I am an ethnomusicologist, violinist, and filmmaker with a PhD from the UCLA Department of Ethnomusicology. Currently, I am working as the lead Clinical Researcher on a cross-sectional study of music in dementia caregiving relationships at the UCSF Department of Medicine, Division of Geriatrics. I also hold Visiting Research Associate status at the Indiana University Bloomington Department of Folklore and Ethnomusicology, where I taught from 2016-2018. My research and teaching interests include Latin American and Mediterranean popular music, ethnomusicological filmmaking, studies of music and neurodiversity and aging, participatory music making as social activism, and American roots music. As a violinist, I play bluegrass & old-time fiddle, Argentine tango and folklore, and Sicilian popular music.

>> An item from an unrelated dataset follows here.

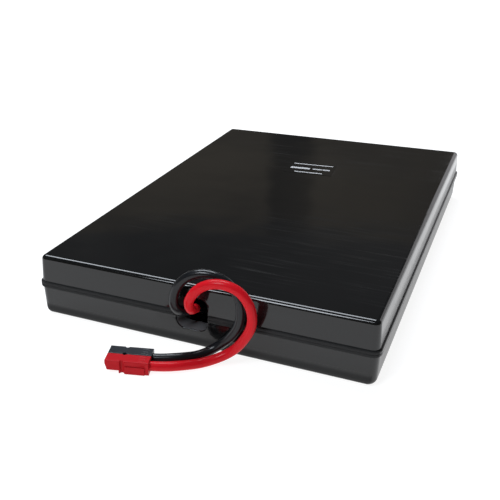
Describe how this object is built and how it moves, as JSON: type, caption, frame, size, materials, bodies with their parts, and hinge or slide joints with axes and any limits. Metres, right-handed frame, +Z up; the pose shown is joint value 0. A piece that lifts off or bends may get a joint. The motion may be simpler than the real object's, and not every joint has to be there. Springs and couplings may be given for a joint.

Part of this website is devoted to my research on neighborhood tango music scenes in Buenos Aires, Argentina. In Argentina, I studied tango music as a form of participatory urban socialization and as a form of urban activism. In my work, I use film, photography and writing to produce local visual and sensory understandings of tango as a live-music culture, not "for-export." I have been involved with tango music in Buenos Aires since 2005 as a violinist, filmmaker, photographer, community organizer and researcher.
Information about my most recent research on the Music & Memory Project, is also featured on this site. This project involves a service-learning and filmmaking course I built at IU Bloomington that explores the health and wellness benefits of personalized music for older adults living with dementia. My research on this topic involves the use of sensory filmmaking as a mode of teaching undergraduates about person-centered approaches to dementia-care as well as about how to use digital storytelling as a vehicle for public advocacy and education.